**Written exercise**
Give every line of the material again, exactly as written.

* * *

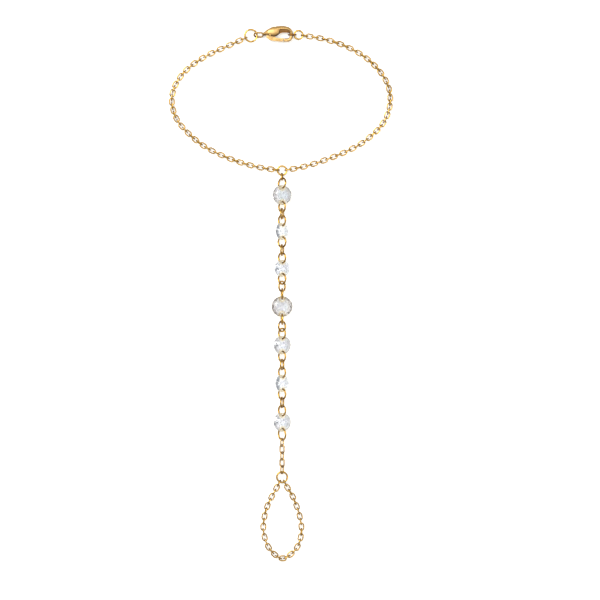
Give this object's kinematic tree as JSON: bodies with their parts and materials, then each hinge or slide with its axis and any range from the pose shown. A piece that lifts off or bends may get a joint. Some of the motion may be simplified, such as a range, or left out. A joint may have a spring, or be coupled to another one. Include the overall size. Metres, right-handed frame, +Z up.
{
  "type": "hand chain bracelet",
  "caption": "Hand chain bracelet: a wrist chain with a lever clasp, a strand of drilled round stones and small rings, and a chain loop for a finger, laid out flat.",
  "frame": {"origin": "middle of the laid-out bracelet, on the surface that it lies on", "axes": "+Y from the finger loop towards the clasp, +X to the side of the clasp's claw, +Z up from the surface"},
  "size_m": [0.0642, 0.153, 0.0036],
  "materials": {
    "gold": "polished gold plate",
    "stone": "clear, cut and polished"
  },
  "bodies": {
    "bracelet": {"wrist_chain_left": "gold", "wrist_chain_right": "gold", "clasp_body": "gold", "clasp_pin": "gold", "clasp_ring": "gold", "hook_link": "gold", "hook_ring": "gold", "centre_ring": "gold", "strand_link": "gold", "end_chain": "gold", "finger_ring": "gold", "finger_chain": "gold", "ring_above_1": "gold", "ring_above_2": "gold", "ring_above_3": "gold", "ring_above_4": "gold", "ring_above_5": "gold", "ring_above_6": "gold", "ring_above_7": "gold", "ring_below_1": "gold", "ring_below_2": "gold", "ring_below_3": "gold", "ring_below_4": "gold", "ring_below_5": "gold", "ring_below_6": "gold", "ring_below_7": "gold", "ring_between_1_2": "gold", "ring_between_2_3": "gold", "ring_between_3_4": "gold", "ring_between_4_5": "gold", "ring_between_5_6": "gold", "ring_between_6_7": "gold", "stone_1": "stone", "stone_2": "stone", "stone_3": "stone", "stone_4": "stone", "stone_5": "stone", "stone_6": "stone", "stone_7": "stone"},
    "lever": {"clasp_lever": "gold"}
  },
  "joints": [
    {"name": "lever_hinge", "type": "hinge", "parent": "bracelet", "child": "lever", "pos_m": [-0.00312, 0.07379, 0.00125], "axis": [0, 0, 1], "range_deg": [0, 16], "stiffness_Nm_per_rad": 0.00005, "springref_deg": -11.46}
  ]
}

* * *

**The output**
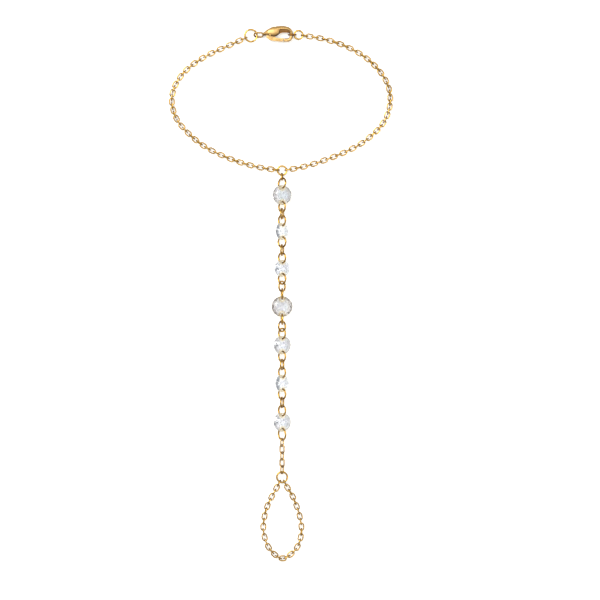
Give this object's kinematic tree as JSON: bodies with their parts and materials, then each hinge or slide with its axis and any range from the pose shown. A piece that lifts off or bends may get a joint. Some of the motion may be simplified, such as a range, or left out. A joint may have a spring, or be coupled to another one. Include the overall size. Metres, right-handed frame, +Z up.
{
  "type": "hand chain bracelet",
  "caption": "Hand chain bracelet: a wrist chain with a lever clasp, a strand of drilled round stones and small rings, and a chain loop for a finger, laid out flat.",
  "frame": {"origin": "middle of the laid-out bracelet, on the surface that it lies on", "axes": "+Y from the finger loop towards the clasp, +X to the side of the clasp's claw, +Z up from the surface"},
  "size_m": [0.0642, 0.153, 0.0036],
  "materials": {
    "gold": "polished gold plate",
    "stone": "clear, cut and polished"
  },
  "bodies": {
    "bracelet": {"wrist_chain_left": "gold", "wrist_chain_right": "gold", "clasp_body": "gold", "clasp_pin": "gold", "clasp_ring": "gold", "hook_link": "gold", "hook_ring": "gold", "centre_ring": "gold", "strand_link": "gold", "end_chain": "gold", "finger_ring": "gold", "finger_chain": "gold", "ring_above_1": "gold", "ring_above_2": "gold", "ring_above_3": "gold", "ring_above_4": "gold", "ring_above_5": "gold", "ring_above_6": "gold", "ring_above_7": "gold", "ring_below_1": "gold", "ring_below_2": "gold", "ring_below_3": "gold", "ring_below_4": "gold", "ring_below_5": "gold", "ring_below_6": "gold", "ring_below_7": "gold", "ring_between_1_2": "gold", "ring_between_2_3": "gold", "ring_between_3_4": "gold", "ring_between_4_5": "gold", "ring_between_5_6": "gold", "ring_between_6_7": "gold", "stone_1": "stone", "stone_2": "stone", "stone_3": "stone", "stone_4": "stone", "stone_5": "stone", "stone_6": "stone", "stone_7": "stone"},
    "lever": {"clasp_lever": "gold"}
  },
  "joints": [
    {"name": "lever_hinge", "type": "hinge", "parent": "bracelet", "child": "lever", "pos_m": [-0.00312, 0.07379, 0.00125], "axis": [0, 0, 1], "range_deg": [0, 16], "stiffness_Nm_per_rad": 0.00005, "springref_deg": -11.46}
  ]
}